(Newswire.net— May 13, 2020) — Experts from Israel have proposed a new way to exploit one weakness of the coronavirus in order to start economic and other activities, without an increase of the number of people infected with the virus.
That weakness of the coronavirus is its “latency period” – the time that starts three days from the moment when someone becomes infected with it and lasts until the moment when the virus starts transmitting to others.
That period is the “Achilles’ heel” of the virus, scientists say, which “should be used in order to revive the economy while preserving the safety of employees” as well as other activities.
The authors of this proposal are Eran Yashiv, professor of economics at Tel Aviv University and the London School of Economics, and Uri Alon and Ron Milo, from the Weizmann Institute of Science in Israel, professors of the world’s new multidisciplinary university subject Computational and Systems Biology (CaSB).
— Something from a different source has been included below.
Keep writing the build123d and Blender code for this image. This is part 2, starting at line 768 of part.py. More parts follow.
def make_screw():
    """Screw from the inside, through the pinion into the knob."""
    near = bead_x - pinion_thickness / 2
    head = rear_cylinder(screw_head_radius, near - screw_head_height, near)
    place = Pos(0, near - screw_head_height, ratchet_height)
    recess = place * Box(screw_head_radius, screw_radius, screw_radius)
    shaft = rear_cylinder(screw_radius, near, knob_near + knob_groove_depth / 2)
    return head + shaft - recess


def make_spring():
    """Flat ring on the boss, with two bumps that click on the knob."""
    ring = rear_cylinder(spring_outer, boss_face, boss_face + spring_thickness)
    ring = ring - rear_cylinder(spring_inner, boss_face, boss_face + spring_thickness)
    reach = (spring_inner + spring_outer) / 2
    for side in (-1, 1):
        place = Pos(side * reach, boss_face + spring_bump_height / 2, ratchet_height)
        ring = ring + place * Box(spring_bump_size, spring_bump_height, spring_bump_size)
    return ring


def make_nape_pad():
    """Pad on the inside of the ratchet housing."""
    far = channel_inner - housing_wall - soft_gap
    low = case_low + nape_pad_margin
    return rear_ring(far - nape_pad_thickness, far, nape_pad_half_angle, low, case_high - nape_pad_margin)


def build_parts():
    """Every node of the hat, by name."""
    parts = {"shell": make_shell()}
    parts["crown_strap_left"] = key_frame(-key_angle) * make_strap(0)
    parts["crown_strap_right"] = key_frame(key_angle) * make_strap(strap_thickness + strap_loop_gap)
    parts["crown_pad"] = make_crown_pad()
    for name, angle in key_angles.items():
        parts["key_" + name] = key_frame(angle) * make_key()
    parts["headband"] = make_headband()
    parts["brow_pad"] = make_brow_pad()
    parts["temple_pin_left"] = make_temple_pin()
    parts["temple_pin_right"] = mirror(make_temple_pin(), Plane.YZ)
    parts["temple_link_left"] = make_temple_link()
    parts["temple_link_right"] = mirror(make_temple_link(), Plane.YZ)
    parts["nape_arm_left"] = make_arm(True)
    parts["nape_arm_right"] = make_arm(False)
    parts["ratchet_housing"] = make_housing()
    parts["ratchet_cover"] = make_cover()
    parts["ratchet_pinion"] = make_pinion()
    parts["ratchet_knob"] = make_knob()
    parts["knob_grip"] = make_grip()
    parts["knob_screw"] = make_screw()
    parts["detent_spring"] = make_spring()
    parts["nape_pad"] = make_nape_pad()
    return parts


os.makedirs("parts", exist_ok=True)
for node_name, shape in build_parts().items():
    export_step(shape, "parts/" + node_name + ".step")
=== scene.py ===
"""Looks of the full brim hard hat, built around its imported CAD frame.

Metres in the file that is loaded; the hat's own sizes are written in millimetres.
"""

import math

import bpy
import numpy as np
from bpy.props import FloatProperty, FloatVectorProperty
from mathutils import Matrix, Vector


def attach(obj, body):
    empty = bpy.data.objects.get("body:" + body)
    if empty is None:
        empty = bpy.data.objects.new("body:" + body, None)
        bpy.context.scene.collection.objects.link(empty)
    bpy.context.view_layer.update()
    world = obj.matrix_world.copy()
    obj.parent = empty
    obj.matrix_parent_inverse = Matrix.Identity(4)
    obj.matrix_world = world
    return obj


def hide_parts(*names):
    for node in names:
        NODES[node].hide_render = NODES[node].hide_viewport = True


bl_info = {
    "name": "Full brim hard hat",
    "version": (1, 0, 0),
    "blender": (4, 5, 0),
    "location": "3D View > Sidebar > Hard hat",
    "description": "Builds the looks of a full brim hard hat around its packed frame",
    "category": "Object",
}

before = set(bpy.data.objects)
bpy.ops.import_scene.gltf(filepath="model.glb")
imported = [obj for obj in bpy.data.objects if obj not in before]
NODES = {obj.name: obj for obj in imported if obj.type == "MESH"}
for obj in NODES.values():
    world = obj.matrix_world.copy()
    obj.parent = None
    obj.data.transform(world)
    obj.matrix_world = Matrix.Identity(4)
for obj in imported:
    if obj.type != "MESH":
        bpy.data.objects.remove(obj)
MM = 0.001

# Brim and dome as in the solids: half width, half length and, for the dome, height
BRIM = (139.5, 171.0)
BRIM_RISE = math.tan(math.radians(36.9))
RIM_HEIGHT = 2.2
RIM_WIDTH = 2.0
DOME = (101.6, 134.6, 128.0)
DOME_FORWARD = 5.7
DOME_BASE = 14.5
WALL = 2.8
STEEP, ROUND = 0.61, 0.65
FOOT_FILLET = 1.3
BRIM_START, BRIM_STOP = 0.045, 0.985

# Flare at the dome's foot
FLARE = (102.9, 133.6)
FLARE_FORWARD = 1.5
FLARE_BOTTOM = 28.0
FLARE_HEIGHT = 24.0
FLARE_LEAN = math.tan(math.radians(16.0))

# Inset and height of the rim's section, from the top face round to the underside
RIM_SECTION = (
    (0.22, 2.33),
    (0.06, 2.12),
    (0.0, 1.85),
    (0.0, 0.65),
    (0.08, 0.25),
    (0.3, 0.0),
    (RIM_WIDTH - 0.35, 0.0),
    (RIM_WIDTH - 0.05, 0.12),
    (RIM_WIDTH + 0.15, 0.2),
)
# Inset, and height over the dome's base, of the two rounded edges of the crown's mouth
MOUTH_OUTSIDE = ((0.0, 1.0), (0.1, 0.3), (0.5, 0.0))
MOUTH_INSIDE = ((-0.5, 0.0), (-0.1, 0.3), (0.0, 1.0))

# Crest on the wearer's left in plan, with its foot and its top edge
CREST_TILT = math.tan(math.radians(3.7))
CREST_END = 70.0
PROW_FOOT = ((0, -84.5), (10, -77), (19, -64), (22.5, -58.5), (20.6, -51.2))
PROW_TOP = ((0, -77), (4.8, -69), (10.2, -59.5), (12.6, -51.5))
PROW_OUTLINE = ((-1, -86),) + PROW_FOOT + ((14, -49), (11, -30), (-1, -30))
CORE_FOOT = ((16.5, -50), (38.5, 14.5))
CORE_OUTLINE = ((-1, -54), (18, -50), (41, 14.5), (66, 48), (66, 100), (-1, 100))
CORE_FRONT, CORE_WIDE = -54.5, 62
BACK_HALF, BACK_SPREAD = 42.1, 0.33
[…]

The discipline uses algorithms that rely on natural sciences, mathematics, and computer science, to solve problems of biology and nature – Virusology in this case.
Due to the perceived weakness of the virus during the transmission, they believe that the work days should be organized in two-week cycles, which they called “System 10-4”, about which they published an article in the “New York Times.”
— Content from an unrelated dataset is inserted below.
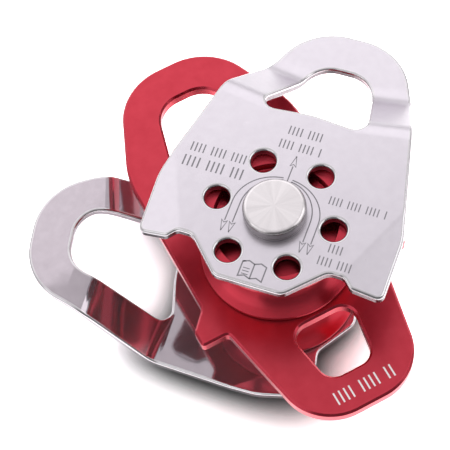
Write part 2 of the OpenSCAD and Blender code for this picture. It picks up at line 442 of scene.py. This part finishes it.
def face_of(plan, leg, ear):
    """Height and normal of one face of the right and left halves alike."""
    side = np.where(plan[:, 0] < 0, -1, 1)
    folded = np.stack([np.abs(plan[:, 0]), plan[:, 1]], 1)
    along_leg = (folded - (LEG_U, BEND_START_V)) @ LEG_AWAY + BEND_START_V
    level = (folded[:, 0] < FLAT_U) & (folded[:, 1] < BEND_START_V)
    along_leg[level] = 0
    height, lean, up = leg(along_leg)
    drop, fold_lean, fold_up = ear((folded - EAR_TOP) @ EAR_AWAY)
    tilt = lean[:, None] * LEG_AWAY + fold_lean[:, None] * EAR_AWAY
    normals = np.stack([tilt[:, 0] * side, tilt[:, 1], up * fold_up], 1)
    return height + drop, normals


def cheek_shape(plan, depth):
    if not len(plan):
        return []
    top, top_normals = face_of(plan, outer_leg, outer_ear)
    bottom, bottom_normals = face_of(plan, inner_leg, inner_ear)
    share = depth / CHEEK_T
    heights = top + (bottom - top) * share
    return zip(heights, top_normals + (bottom_normals - top_normals) * share)


def cheek_loose_points():
    """Rows of points along the bends and the ears' folds, and a wide grid elsewhere."""
    right = []
    for at in np.unique(np.round(np.concatenate([outer_leg.turns(), inner_leg.turns()]), 2)):
        middle = np.array([LEG_U, BEND_START_V]) + (at - BEND_START_V) * LEG_AWAY
        across = np.array([LEG_AWAY[1], -LEG_AWAY[0]])
        right += [middle + across * k for k in np.arange(-LEG_U, LEG_U, 0.7)]
    for at in np.unique(np.round(np.concatenate([outer_ear.turns(), inner_ear.turns()]), 2)):
        right += [np.array(EAR_TOP) + at * EAR_AWAY + ear_line * k for k in np.arange(-28, 8, 0.7)]
    right += [np.array([u, v]) for u in np.arange(1.5, 30, 3) for v in np.arange(-18, 60, 3)]
    right = [p for p in right if p[0] > 0.2]
    return right + [np.array([-p[0], p[1]]) for p in right]


def cheek_sheet():
    holes = [rounded(both_halves(EYE_HALF, EYE_RISE)), circle(BUSH_R + BUSH_PLAY)]
    for i in range(HOLE_COUNT):
        angle = 2 * math.pi * i / HOLE_COUNT
        centre = (HOLE_CIRCLE_R * math.cos(angle), HOLE_CIRCLE_R * math.sin(angle))
        holes.append(circle(HOLE_R, centre, 0.3))
    outer = rounded(both_halves(CHEEK_HALF))
    return Sheet(outer, holes, edge_section(CHEEK_T, 0, SHEET_ROUND), cheek_shape, cheek_loose_points())


# ---- The middle plate ----

PLATE_CHAMFER = 0.5


def flat_shape(plan, depth):
    return [(PLATE_T / 2 - depth, np.array([0, 0, 1.0]))] * len(plan)


def plate_sheet():
    outer = rounded(both_halves(PLATE_HALF))
    holes = [rounded(both_halves(EYE_HALF, EYE_RISE)), rounded(both_halves(BECKET_HALF)), circle(SHANK_R)]
    return Sheet(outer, holes, edge_section(PLATE_T, PLATE_CHAMFER, 0.15), flat_shape)


# ---- Turned parts ----


def groove_apex(tread_r, radius, lip_r, lip_h):
    """Where the two lines that run from the lips tangent to the groove's round bottom meet."""
    centre = tread_r + radius
    to_lip = np.array([lip_r - centre, lip_h])
    distance = np.linalg.norm(to_lip)
    bearing = math.atan2(to_lip[1], -to_lip[0]) - math.acos(radius / distance)
    return centre - radius / math.cos(bearing)


def sheave_section():
    half = SHEAVE_W / 2
    lip_h = half - LIP_W
    apex = groove_apex(TREAD_R, GROOVE_R, SHEAVE_R, lip_h)
    floor_h = half - RECESS_DEPTH
    seat = BEARING_OUT - SHEAVE_H
    shoulder = BEARING_R - SEAT_SHOULDER
    ring = BEARING_R + RING_GROOVE
    return [
        (shoulder, -floor_h, 0.3), (RECESS_R, -floor_h, 0.4), (RECESS_R, -half, 0.25),
        (SHEAVE_R, -half, 0.3), (SHEAVE_R, -lip_h, 0.2), (apex, 0, GROOVE_R), (SHEAVE_R, lip_h, 0.2),
        (SHEAVE_R, half, 0.3), (RECESS_R, half, 0.25), (RECESS_R, floor_h, 0.4), (BEARING_R, floor_h, 0.3),
        (BEARING_R, seat + RING_T, 0.03), (ring, seat + RING_T, 0.03),
        (ring, seat, 0.03), (BEARING_R, seat, 0.03),
        (BEARING_R, -seat, 0.1), (shoulder, -seat, 0.1),
    ]


def axle_section():
    """A flat button head with a fine groove near its base, and the long shank under it."""
    return [*button_corners(), (SHANK_R, HEAD_IN, 0.1), (SHANK_R, SHANK_END, 0.4)]


def cap_section():
    """The same button with a blind bore for the shank's tip."""
    return [*button_corners(), (SHANK_R, HEAD_IN, 0.2), (SHANK_R, -SHANK_END, 0.1)]


def button_corners():
    groove = HEAD_IN + GROOVE_RISE
    inside_r = HEAD_R - GROOVE_DEPTH
    return [
        (HEAD_R, HEAD_OUT, HEAD_ROUND), (HEAD_R, groove + GROOVE_W / 2, 0.04),
        (inside_r, groove + GROOVE_W / 3, 0.02), (inside_r, groove - GROOVE_W / 3, 0.02),
        (HEAD_R, groove - GROOVE_W / 2, 0.04), (HEAD_R, HEAD_IN, 0.15),
    ]


# ---- Marks: flat ribbons laid just proud of a face ----

MARK_PROUD = 0.015
MARK_SUNK = 0.05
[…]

The professors suggest that “for four days, employees – of course with protective masks and at a safe distance from each other, work as usual, and for the next ten days, during the time when it is possible to transmit the virus if infected, be quarantined at home.”
The first concrete reactions come from the European Union as according to the article, Austrian education authorities have decided to apply this system as of Monday, May 18.
An analysis of the Weizmann Institute’s model, the professors write, indicates that this solution can reduce the “reproductive number” of the virus to less than one in the case of coronavirus – meaning how many people are infected on average by a person who carries the virus.
Thus, “System 10-4” can suppress the epidemic, and enable sustainable economic activity, the Israeli professors believe.
This system enables someone, even if he is infected and has no symptoms, to be in contact with people at work and with others outside his household for only four days, and for the next ten days they are preventively in self-isolation.
This reduces the density of people at work and at school, which limits the possibilities for transmitting the virus.
Students could thus attend classes in schools for four consecutive days every two weeks, in two groups that would take turns, and on other days they would follow classes at a distance, safely isolated in their homes.
Children would go to school on the same days as their parents to work, and then they would spend ten days together at home.
Two groups of workers would also work alternately in companies, production would be regular and predictable, which would increase consumer confidence and increase both supply and demand.
The implementation of the “System 10-4,” write Israeli professors, warns of economic and psychological consequences that would occur if the economy suddenly started working, and the number of infected people would inevitably increase, which would necessitate the reintroduction of general movement bans, back to what they were at the beginning of the pandemic.
“System 10-4”, according to the authors, enables at least part-time work for millions of people, which would help them, and there would be less need to give them systemic financial assistance, and the number of businesses going bankrupt would be reduced, which would accelerate economic recovery.